Elbette mitsvaları hatırlamak için önce onları öğrenmek gerekir. Dubno Magid’i bir adamın öyküsüne yer vererek bunu anlatmaya çalışır. Gittiği büyük bir ziyafette adam elinde bir çan tutan birini fark eder. Adam çanı her çaldığında içeriye yemekler servis edilmektedir. Bunu kendi evinde uygulayabileceğini düşünen adam eve giderken bir çan alır ve bunu eşine uygular. Bilgeler bilmeden böyle bir şeyin olmayacağını vurgularlar ve hatırlatıcı olması için önce öğrenim ve hazırlık gerektiğine işaret ederler.

Büyük bilge Arizal “or makif” dediği kıyafetlerin etrafını saran bir ışıktan söz eder. Kıyafetlerde kutsallık vardır çünkü onlar bizleri örtmektedirler. Kıyafetlerin yaydığı ışık sayesinde tuma bizlere sokulamaz. Kıyafetler içinde en güçlü ışığı yayan da Tsitsit’tir. Pasuk “ote or kasalma” derken kişinin kendisini kıyafetlerin ışığı ile kapladığını anlatır.

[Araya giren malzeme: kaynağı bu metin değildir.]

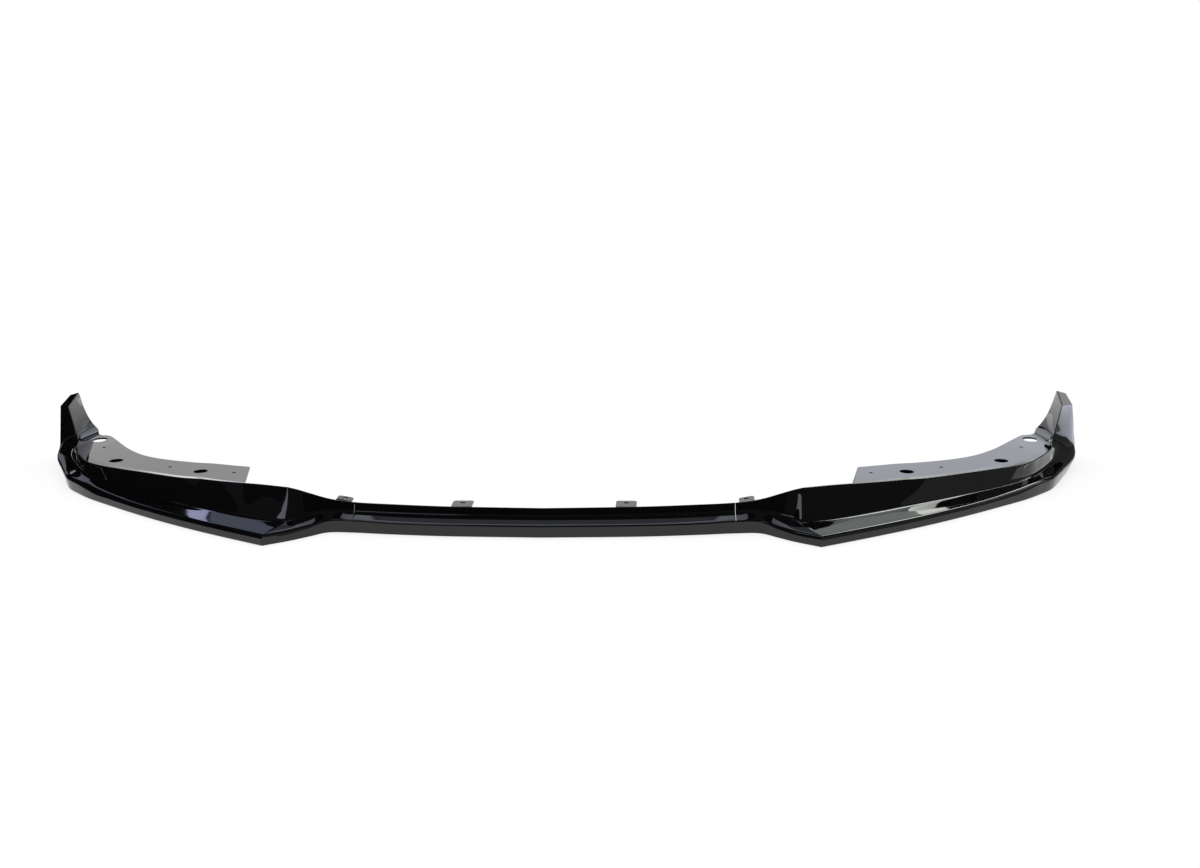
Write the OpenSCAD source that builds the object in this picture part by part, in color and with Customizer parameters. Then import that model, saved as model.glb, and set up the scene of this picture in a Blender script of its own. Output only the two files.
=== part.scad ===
// Front splitter lip in three moulded pieces: a centre section and two mirrored wings.
// X runs across the car, the front faces -Y and Z is up. Z = 0 is the underside, and X = 0, Y = 0
// is the middle of the box that holds the whole lip.

/* [Overall] */
// Half of the width over the rear ends of the wings
half_width = 905; // [865:1:945]
// Depth from the front points to the rear ends
lip_depth = 520; // [490:1:560]
// Distance of each front point from the middle
fang_x = 414; // [400:1:430]
// Distance of each outer corner from the middle
corner_x = 802; // [780:1:815]
// Distance of the outer corners behind the front points
corner_y = 273; // [255:1:290]

/* [Shell] */
// Thickness of the moulded shell
shell_t = 3; // [2.4:0.1:3.6]
// Height of the front face on the wings
wing_face_h = 16; // [14:0.5:18]
// Height of the front face on the centre section
centre_face_h = 18.5; // [16:0.5:20]
// Height of the inner edge of the ledge on the wings
ledge_z = 21.5; // [20:0.5:24]
// Width of the return along the underside
under_return = 26; // [24:1:32]
// Width of the narrow return along the top edge
top_return = 8; // [7:0.5:10]
// Rounding of the lower edge of the front face, and of its upper edge on the centre section
edge_r = 2.6; // [1.5:0.1:3.2]
// Rounding of the upper edge of the front face on the wings
nose_r = 6; // [4:0.5:7]
// Rounding at the foot of the wall
foot_r = 5; // [3:0.5:7]
// Rounding along the top of the wall
rim_r = 2.4; // [1.5:0.1:3]

/* [Centre section] */
// Distance of the middle of the front edge behind the front points
centre_setback = 42; // [34:1:50]
// How far the front edge sweeps back from the middle to the seams
centre_bow = 24; // [16:1:30]
// Depth from the front edge to the foot of the centre wall
centre_ledge = 32; // [30:1:36]
// Height of the foot of the centre wall
centre_foot_z = 24; // [22:0.5:26]
// Height of the top edge of the centre section
centre_top_z = 36; // [34:0.5:39]

/* [Wings] */
// Height of the wall top at the crease above each front point
crease_z = 64; // [60:1:68]
// Height of the mounting flange
flange_z = 50.5; // [48:0.5:53]
// Height of the top of the rear fin
fin_z = 121.5; // [114:0.5:126]
// Distance of the fin's front edge ahead of the rear end
fin_run = 79; // [72:1:86]

/* [Seams] */
// Distance of each upper seam from the middle
seam_x = 292; // [288:1:296]
// How far the centre's front face passes beyond the upper seam
seam_step = 14; // [10:1:16]
// Open gap at the seams
seam_gap = 0.5; // [0.4:0.1:1.2]
// Length of the wing's tongue under the centre section
tongue_l = 46; // [42:1:50]
// Thickness of the tongue
tongue_t = 3; // [2.5:0.1:3.5]
// Play between stacked faces
fit_gap = 0.2; // [0.1:0.05:0.3]

/* [Mounting ears] */
// Distance of the inner ears from the middle
ear_inner_x = 126; // [115:1:140]
// Distance of the outer ears from the middle
ear_outer_x = 308; // [306:1:314]
// Width of an ear
ear_w = 32; // [28:1:36]
// Width of an outer ear
ear_outer_w = 24; // [22:1:26]
// How far an ear reaches behind the top return
ear_reach = 27; // [24:1:30]
// Thickness of an ear
ear_t = 2.4; // [2:0.1:2.8]
// Hole through each ear
ear_hole_d = 8; // [6:0.5:9]
// Corner rounding of an ear
ear_corner_r = 5; // [3:0.5:7]

/* [Flange holes] */
// Diameter of the two clip holes
clip_hole_d = 23; // [20:0.5:24]
// Diameter of the screw holes
screw_hole_d = 6.5; // [5:0.5:8]
// Width of the locating slot
slot_w = 24; // [14:0.5:25]
// Length of the locating slot between its two centres
slot_l = 8; // [4:1:10]
// Rounding of the flange's corner at its inner end
flange_corner_r = 8; // [4:0.5:12]
// Depth of the blind socket under each clip hole
socket_h = 12; // [8:0.5:16]
// Wall of a clip socket
socket_wall = 2; // [1.6:0.1:2.5]

/* [Joint fasteners] */
// Thread diameter of the joint screws
joint_d = 4; // [3.5:0.1:4.5]
// Head diameter of the joint screws
joint_head_d = 8; // [7:0.1:8.5]
// Distance between the two screws of a seam
joint_pitch = 16; // [14:1:18]
// Width across the flats of the nuts
joint_nut_w = 7; // [6.5:0.1:8]
// Height of a nut
joint_nut_h = 3.2; // [2.8:0.1:4]

/* [Hidden] */

// Places along the lip are numbered by the key sections below
CREASE = 7;
FLANGE_START = 9;
FIN_START = 19;
FIN_EDGE = 23;
REAR_END = 24;
SEAM_KEY = 3;
STEPS = 3;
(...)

Alaha’ya göre iki kıyafetin birden giyilmesi mümkün değildir. Yani kişi palto ve ceketini birlikte giyip çıkarmamalıdır. Bir görüş insanı tembelliğe itmesini engellemek amacını öğretir. Arizal’e göre ise birlikte giyilen kıyafet diğer giysinin ışığını hapseder ve tuma dediğimiz safsızlıkların yaklaşmasına fırsat verir. Bu da kişinin Tora bilgisini unutmasına neden olabilir.

1793 ile 1876 yılları arasında yaşayan bilge Sanz’lı Hayim Halberstam günün birinde bir gelin için para toplamaktadır. Aşağı yukarı bütün para toplanmıştır ama üzerlerine atılacak talit parası eksiktir. O zamanlarda yaşayan ama mitsvalarla çok da ilgisi olmayan bir adam bunu üstlenir ve damada iyi bir talit hediye eder. Adam vefat edince Rabi Hayim cenazesine katılır. Mezarlık girişinde büyük bir rabinin etraftakileri uzaklaştıran bir işaret yaptığını gören Rabi Hayim bunun nedenini sorar. Diğeri cenazesi yapılan kişinin zamanında büyük bir zehut yaptığını ve kendisinin de ona muhatap olmak isteyen olumsuz güçleri uzaklaştırmaya çalıştığını söyler. Talit satın alan kişi bu kadar büyük bir zehut kazanıyorsa bunu kullanan kişinin zehutunu tahmin etmek kolay olmayacaktır.

Arizal en büyük günahlardan biri olan öfkenin kontrolü için öfkelenen kişinin tsitsit bulunan köşeyi tutması gerektiğini söyler. Öfke anlamına gelen ‘laas’ sözcüğü ile köşe anlamına gelen ‘kanaf’ sözcüğünün sayısal değerleri aynıdır. Yosef babasına Mısır’a gelmesi için kardeşleriyle haber gönderdiğinde, “al tirgezu badareh – yolda öfkelenmeyin” demiştir. Bu ifade ile dört tsitsit anlamına gelen “arba tsitsit” ifadesi aynı sayısal değere sahiptir. Bunu bizlere öğreten Rabi Hayim Palaçi öfke kontrolünde tsitsitin önemini bir kez daha vurgular.